┌──
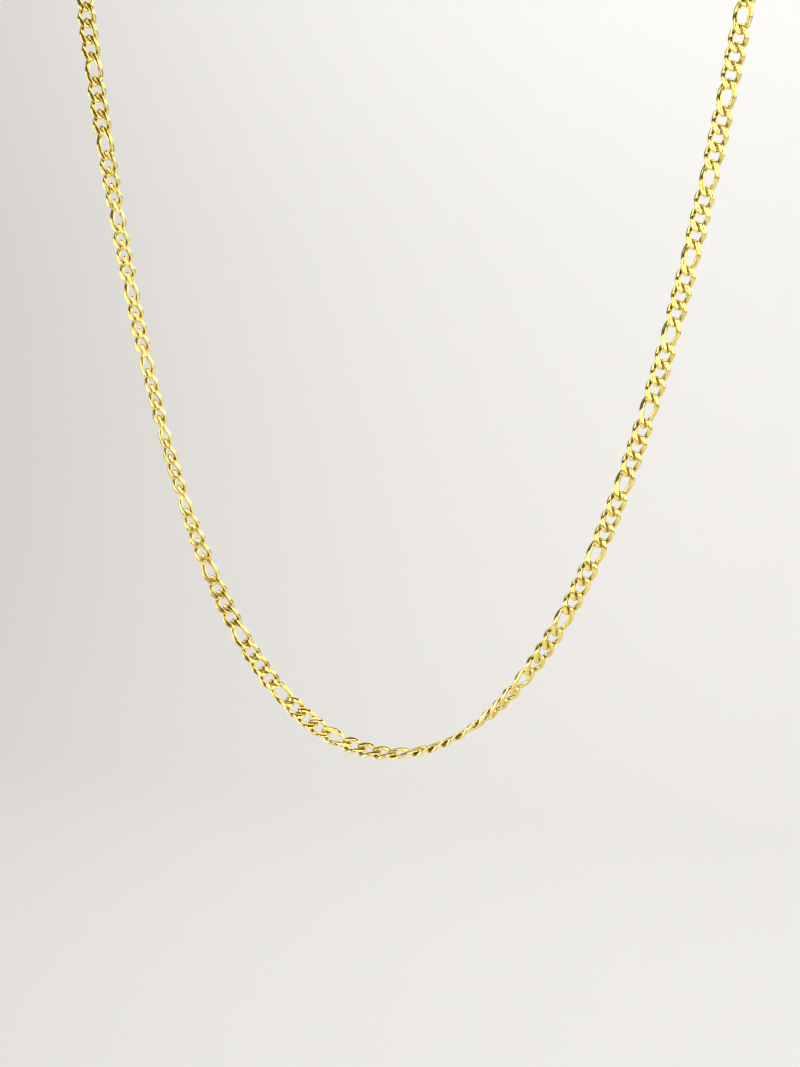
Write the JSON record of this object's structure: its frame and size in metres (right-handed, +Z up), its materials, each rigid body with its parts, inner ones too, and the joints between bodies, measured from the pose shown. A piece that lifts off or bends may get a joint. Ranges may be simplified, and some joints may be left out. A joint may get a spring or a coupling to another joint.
{
  "type": "figaro chain necklace",
  "caption": "Closed necklace of twisted oval links, short ones in groups with a long one between, shaped as it hangs round a neck, with two jump rings and a plain clasp at the nape.",
  "frame": {"origin": "middle of the tilted neck circle, where the wearer's neck passes through the necklace", "axes": "+Z up, +Y toward the wearer's back and the clasp, +X to the right in the front view; the front of the chain hangs in a plane square to Y"},
  "size_m": [0.1168, 0.0631, 0.1753],
  "materials": {
    "chain": "polished yellow gold colour",
    "rings": "polished yellow gold colour",
    "clasp": "polished yellow gold colour"
  },
  "bodies": {
    "root": {"chain_left": "chain", "chain_right": "chain", "ring_left": "rings", "clasp": "clasp", "ring_right": "rings"}
  },
  "joints": []
}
└──
§ **Written exercise**: Copy each line that holds the word "bodies".

§ **Written reply**:
Write the JSON record of this object's structure: its frame and size in metres (right-handed, +Z up), its materials, each rigid body with its parts, inner ones too, and the joints between bodies, measured from the pose shown. A piece that lifts off or bends may get a joint. Ranges may be simplified, and some joints may be left out. A joint may get a spring or a coupling to another joint.
  "bodies": {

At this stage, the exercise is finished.